Data for this exercise:
==*==
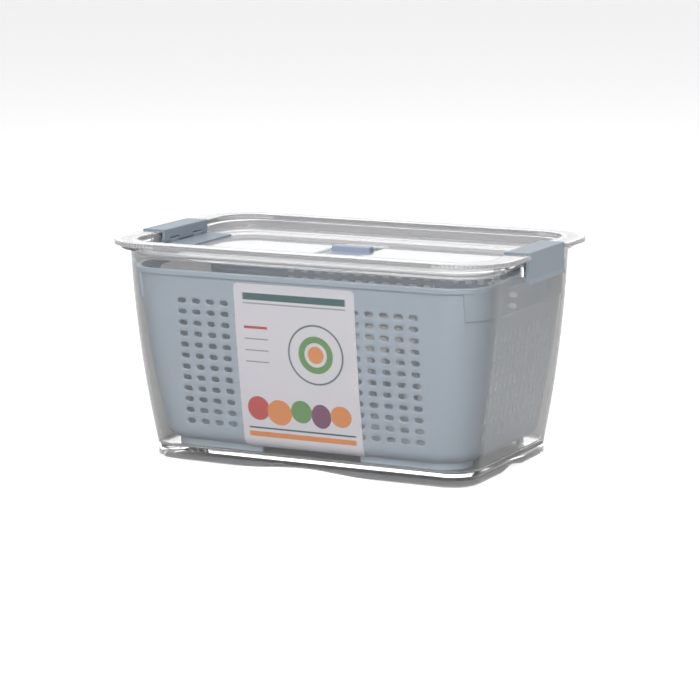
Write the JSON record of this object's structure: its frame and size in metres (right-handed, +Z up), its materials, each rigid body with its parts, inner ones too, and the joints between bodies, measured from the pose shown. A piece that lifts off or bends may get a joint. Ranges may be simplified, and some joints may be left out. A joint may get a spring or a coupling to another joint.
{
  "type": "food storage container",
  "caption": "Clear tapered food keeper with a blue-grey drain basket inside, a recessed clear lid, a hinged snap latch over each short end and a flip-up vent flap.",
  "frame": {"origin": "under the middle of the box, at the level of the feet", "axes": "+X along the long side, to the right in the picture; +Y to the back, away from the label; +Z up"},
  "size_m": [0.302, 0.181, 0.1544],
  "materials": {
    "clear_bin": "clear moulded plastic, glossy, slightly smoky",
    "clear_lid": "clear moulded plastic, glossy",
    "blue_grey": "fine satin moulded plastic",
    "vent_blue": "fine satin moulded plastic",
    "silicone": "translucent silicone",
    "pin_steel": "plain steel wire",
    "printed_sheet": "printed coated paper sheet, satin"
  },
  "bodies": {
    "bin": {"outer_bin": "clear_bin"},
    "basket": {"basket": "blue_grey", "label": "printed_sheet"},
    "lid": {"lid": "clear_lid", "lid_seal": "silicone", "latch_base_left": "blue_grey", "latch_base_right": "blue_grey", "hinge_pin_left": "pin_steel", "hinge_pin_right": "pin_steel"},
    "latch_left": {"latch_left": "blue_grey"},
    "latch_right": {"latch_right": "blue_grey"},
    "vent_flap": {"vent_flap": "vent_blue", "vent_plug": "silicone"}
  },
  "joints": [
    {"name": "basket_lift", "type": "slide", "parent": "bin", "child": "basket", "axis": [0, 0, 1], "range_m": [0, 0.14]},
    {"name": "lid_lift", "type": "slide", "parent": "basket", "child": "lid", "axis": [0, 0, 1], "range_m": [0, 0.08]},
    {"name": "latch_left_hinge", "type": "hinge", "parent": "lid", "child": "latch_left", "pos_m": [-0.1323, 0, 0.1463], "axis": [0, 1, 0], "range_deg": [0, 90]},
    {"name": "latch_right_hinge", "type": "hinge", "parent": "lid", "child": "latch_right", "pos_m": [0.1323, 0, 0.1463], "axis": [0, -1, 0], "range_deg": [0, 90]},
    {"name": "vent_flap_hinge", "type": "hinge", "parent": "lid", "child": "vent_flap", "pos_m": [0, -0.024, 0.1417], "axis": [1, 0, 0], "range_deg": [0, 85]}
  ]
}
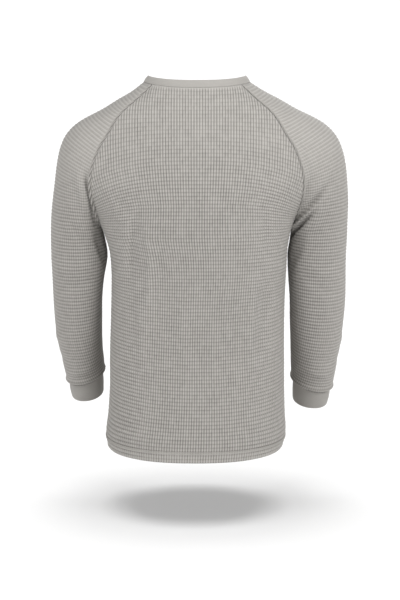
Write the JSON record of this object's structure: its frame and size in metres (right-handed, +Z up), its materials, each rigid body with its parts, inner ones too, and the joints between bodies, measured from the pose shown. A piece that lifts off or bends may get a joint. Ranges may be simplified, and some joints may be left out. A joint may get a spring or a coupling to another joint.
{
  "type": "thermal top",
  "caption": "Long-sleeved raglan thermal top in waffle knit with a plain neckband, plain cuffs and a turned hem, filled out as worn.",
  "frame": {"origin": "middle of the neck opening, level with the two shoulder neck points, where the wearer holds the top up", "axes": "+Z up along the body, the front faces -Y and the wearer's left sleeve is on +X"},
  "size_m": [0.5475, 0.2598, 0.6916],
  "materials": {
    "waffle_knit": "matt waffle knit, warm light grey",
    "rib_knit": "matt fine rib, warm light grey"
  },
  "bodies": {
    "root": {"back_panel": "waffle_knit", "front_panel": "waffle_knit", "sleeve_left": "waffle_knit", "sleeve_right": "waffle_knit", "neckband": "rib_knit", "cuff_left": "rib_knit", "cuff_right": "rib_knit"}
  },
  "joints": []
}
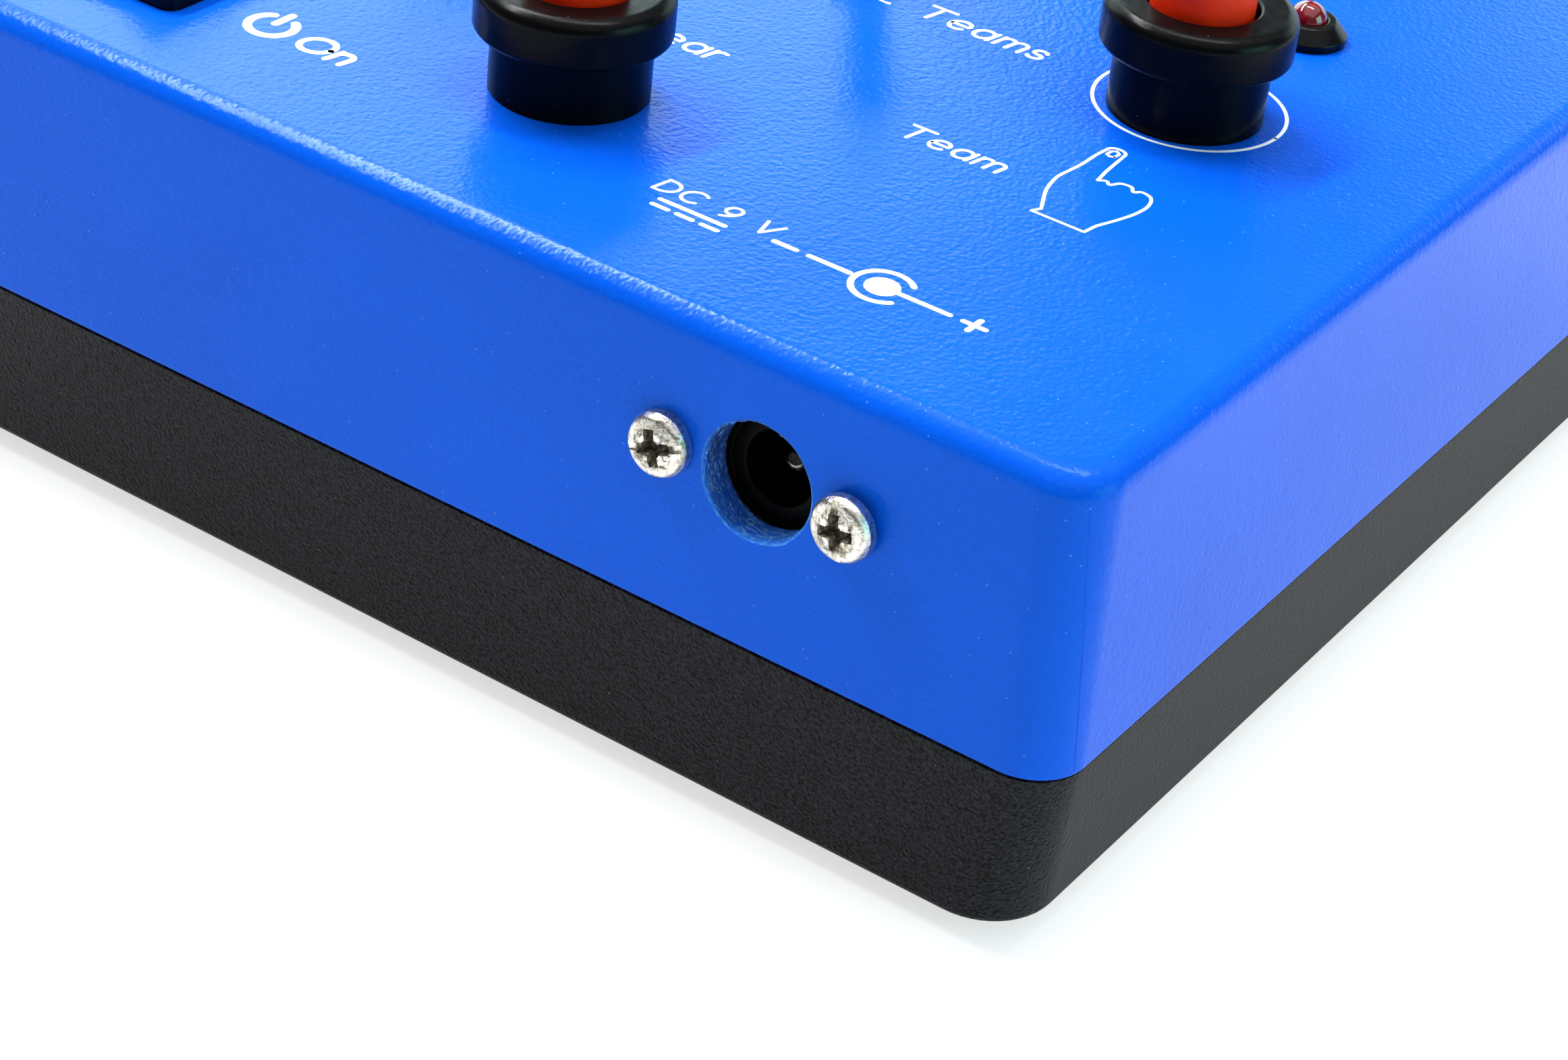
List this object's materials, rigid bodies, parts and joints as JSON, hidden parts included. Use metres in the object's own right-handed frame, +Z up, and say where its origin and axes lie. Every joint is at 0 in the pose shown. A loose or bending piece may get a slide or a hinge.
==*==
Please output the entire listing exactly as it stands.

Output below:
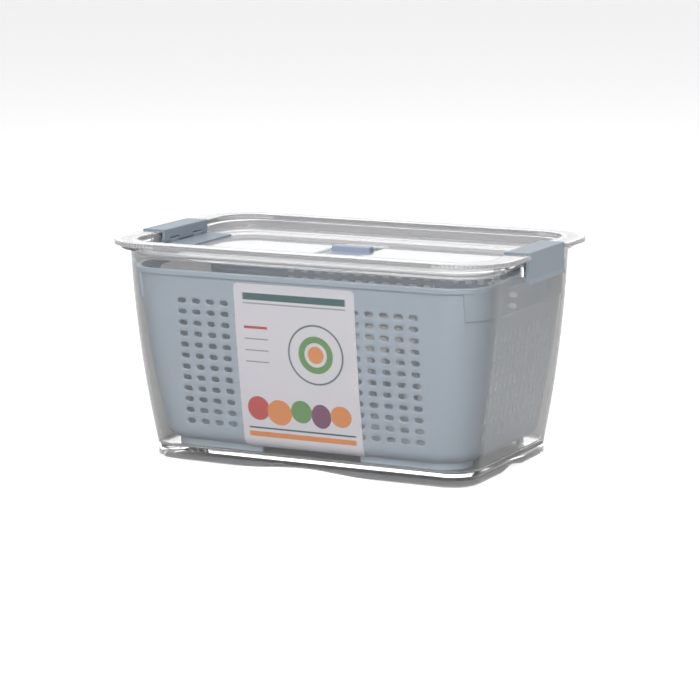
Write the JSON record of this object's structure: its frame and size in metres (right-handed, +Z up), its materials, each rigid body with its parts, inner ones too, and the joints between bodies, measured from the pose shown. A piece that lifts off or bends may get a joint. Ranges may be simplified, and some joints may be left out. A joint may get a spring or a coupling to another joint.
{
  "type": "food storage container",
  "caption": "Clear tapered food keeper with a blue-grey drain basket inside, a recessed clear lid, a hinged snap latch over each short end and a flip-up vent flap.",
  "frame": {"origin": "under the middle of the box, at the level of the feet", "axes": "+X along the long side, to the right in the picture; +Y to the back, away from the label; +Z up"},
  "size_m": [0.302, 0.181, 0.1544],
  "materials": {
    "clear_bin": "clear moulded plastic, glossy, slightly smoky",
    "clear_lid": "clear moulded plastic, glossy",
    "blue_grey": "fine satin moulded plastic",
    "vent_blue": "fine satin moulded plastic",
    "silicone": "translucent silicone",
    "pin_steel": "plain steel wire",
    "printed_sheet": "printed coated paper sheet, satin"
  },
  "bodies": {
    "bin": {"outer_bin": "clear_bin"},
    "basket": {"basket": "blue_grey", "label": "printed_sheet"},
    "lid": {"lid": "clear_lid", "lid_seal": "silicone", "latch_base_left": "blue_grey", "latch_base_right": "blue_grey", "hinge_pin_left": "pin_steel", "hinge_pin_right": "pin_steel"},
    "latch_left": {"latch_left": "blue_grey"},
    "latch_right": {"latch_right": "blue_grey"},
    "vent_flap": {"vent_flap": "vent_blue", "vent_plug": "silicone"}
  },
  "joints": [
    {"name": "basket_lift", "type": "slide", "parent": "bin", "child": "basket", "axis": [0, 0, 1], "range_m": [0, 0.14]},
    {"name": "lid_lift", "type": "slide", "parent": "basket", "child": "lid", "axis": [0, 0, 1], "range_m": [0, 0.08]},
    {"name": "latch_left_hinge", "type": "hinge", "parent": "lid", "child": "latch_left", "pos_m": [-0.1323, 0, 0.1463], "axis": [0, 1, 0], "range_deg": [0, 90]},
    {"name": "latch_right_hinge", "type": "hinge", "parent": "lid", "child": "latch_right", "pos_m": [0.1323, 0, 0.1463], "axis": [0, -1, 0], "range_deg": [0, 90]},
    {"name": "vent_flap_hinge", "type": "hinge", "parent": "lid", "child": "vent_flap", "pos_m": [0, -0.024, 0.1417], "axis": [1, 0, 0], "range_deg": [0, 85]}
  ]
}
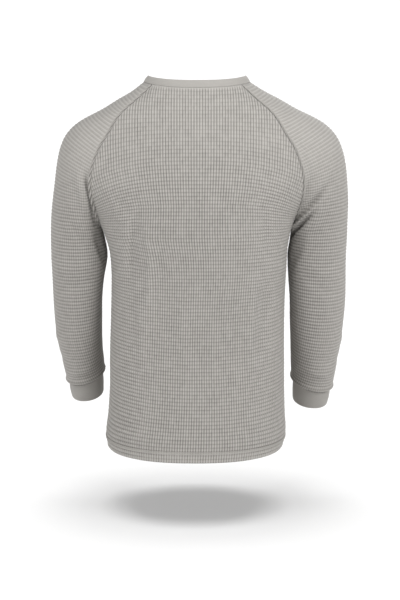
Write the JSON record of this object's structure: its frame and size in metres (right-handed, +Z up), its materials, each rigid body with its parts, inner ones too, and the joints between bodies, measured from the pose shown. A piece that lifts off or bends may get a joint. Ranges may be simplified, and some joints may be left out. A joint may get a spring or a coupling to another joint.
{
  "type": "thermal top",
  "caption": "Long-sleeved raglan thermal top in waffle knit with a plain neckband, plain cuffs and a turned hem, filled out as worn.",
  "frame": {"origin": "middle of the neck opening, level with the two shoulder neck points, where the wearer holds the top up", "axes": "+Z up along the body, the front faces -Y and the wearer's left sleeve is on +X"},
  "size_m": [0.5475, 0.2598, 0.6916],
  "materials": {
    "waffle_knit": "matt waffle knit, warm light grey",
    "rib_knit": "matt fine rib, warm light grey"
  },
  "bodies": {
    "root": {"back_panel": "waffle_knit", "front_panel": "waffle_knit", "sleeve_left": "waffle_knit", "sleeve_right": "waffle_knit", "neckband": "rib_knit", "cuff_left": "rib_knit", "cuff_right": "rib_knit"}
  },
  "joints": []
}
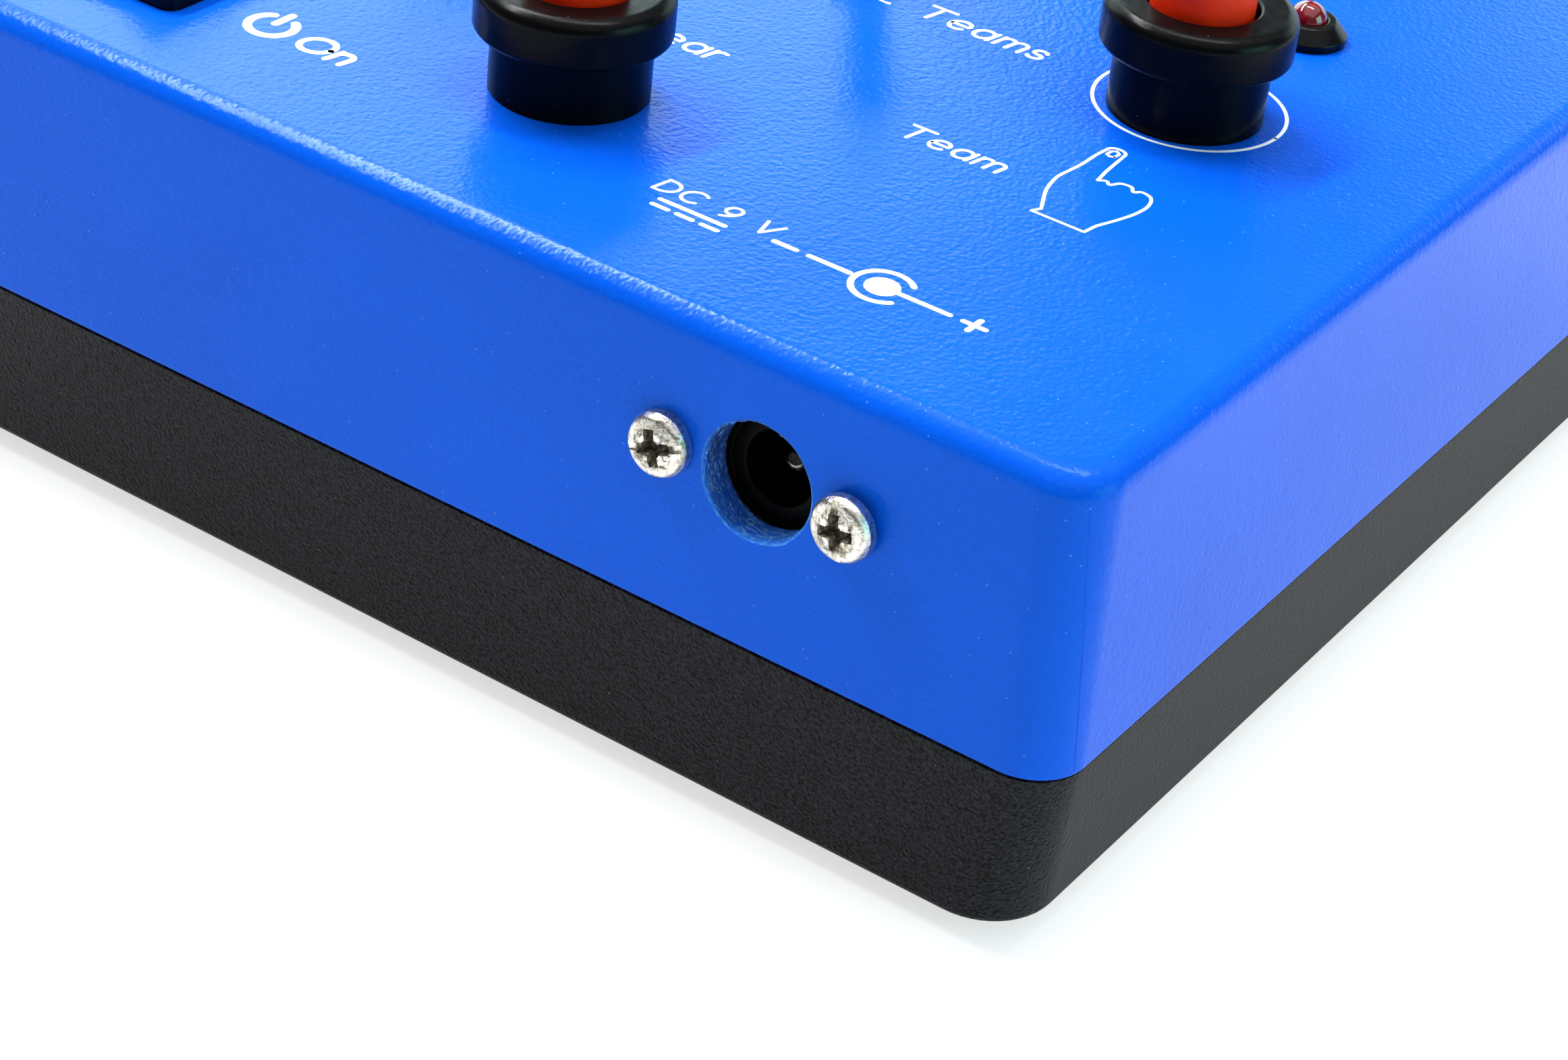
List this object's materials, rigid bodies, parts and joints as JSON, hidden parts included. Use metres in the object's own right-handed frame, +Z up, and say where its origin and axes lie. Every joint is at 0 in the pose shown. A loose or bending piece may get a slide or a hinge.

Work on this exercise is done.